MUSKEGON, Mich. (WOOD) — A recent surge in COVID-19 deaths has Muskegon County funeral homes scrambling to keep up.
Dale Clock of Clock Funeral Home in Muskegon said nearly every day in November, his team got a call from a grieving family that had just lost a loved one to the virus.
“Fifty-five people died that called us to take care of them,” Clock said. “Typically, 30 to 35 people is a normal month for us.”
Of those 55, nearly half died after contracting coronavirus, he said.
The surge in calls came as Muskegon County in November doubled the number of COVID-19-related deaths it had seen in the previous eight months combined.

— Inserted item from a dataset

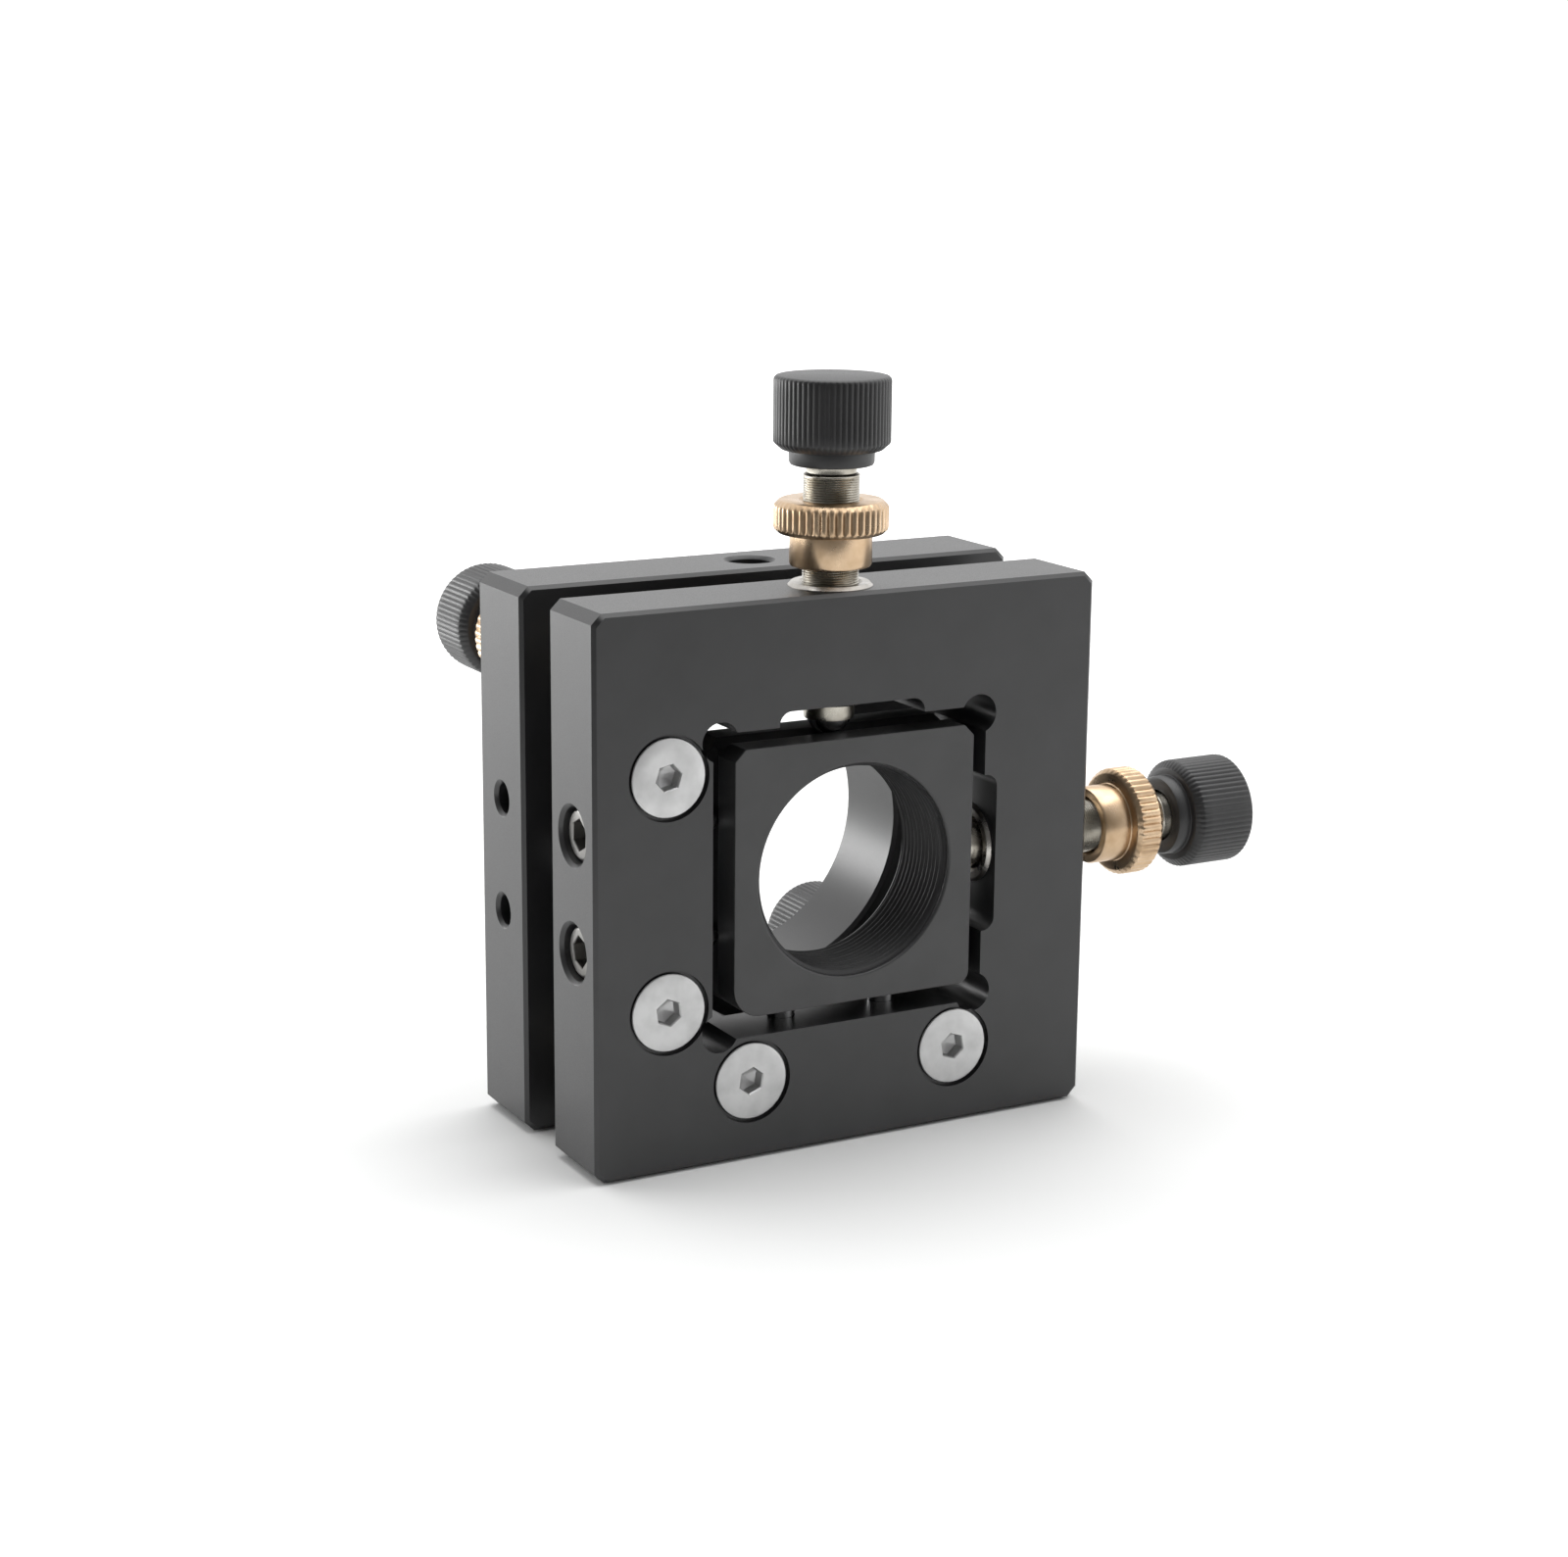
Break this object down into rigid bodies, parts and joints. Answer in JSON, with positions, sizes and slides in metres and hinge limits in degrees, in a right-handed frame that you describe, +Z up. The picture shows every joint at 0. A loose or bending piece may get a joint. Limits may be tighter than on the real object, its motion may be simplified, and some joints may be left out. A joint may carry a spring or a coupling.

“We weren’t expecting that major of an increase in the amount of deaths,” Clock said.
Also caught off guard were the families of those who unexpectedly died from the virus. Three weeks after his father’s death, Jack Clark Jr. returned to Clock Funeral Home Wednesday to collect his father’s ashes.
Clark’s father, Jack Clark Sr., was one of 96 Muskegon County residents who died from coronavirus in November.
“I lost my father, my best friend,” Clark Jr. said.
A father of five and husband of 55 years, Clark Sr. died Nov. 10 at the age of 79.
“I was expecting him to live a lot longer,” Clark Jr. said. “He was in the best shape of his life. He was vibrant, he was healthy.”
Funeral directors across the county have been working around the clock to console families in similar situations.
“Everybody in the Muskegon area is this busy,” Clock said.
Aside from working late nights and long hours to meet the needs of grieving families, funeral home staff are running into delays processing the paperwork. Clock said the spike in deaths has the system backlogged.
“What people don’t realize is that death certificates have to get filed and doctors have to fill out that information and that all gets backed up,” Clock said.
Clock said this can mean waiting an additional 10 to 15 days before being able to begin the cremation or burial process.
Due to state COVID-19 restrictions, families are limited in the type of funeral services they can hold. For Clark, only immediate family could attend. Like many other grieving families, the Clarks plan to hold a celebration of life in their loved one’s honor once restrictions are lifted.
“We’re planning for something after this (pandemic) passes,” Clark Jr. said. “Obviously, we want to bring everybody together, family, friends, and say their piece and have closure of the person we lost.”
As funeral homes continue to work overtime to meet the needs of the rising death toll, the Michigan Funeral Directors Association told News 8 the state isn’t experiencing a shortage in personal protective equipment or strain on capacity to hold remains. The association remains on the lookout for any potential shortages in an effort to prevent a repeat of the crisis that unfolded in Southeast Michigan in the spring.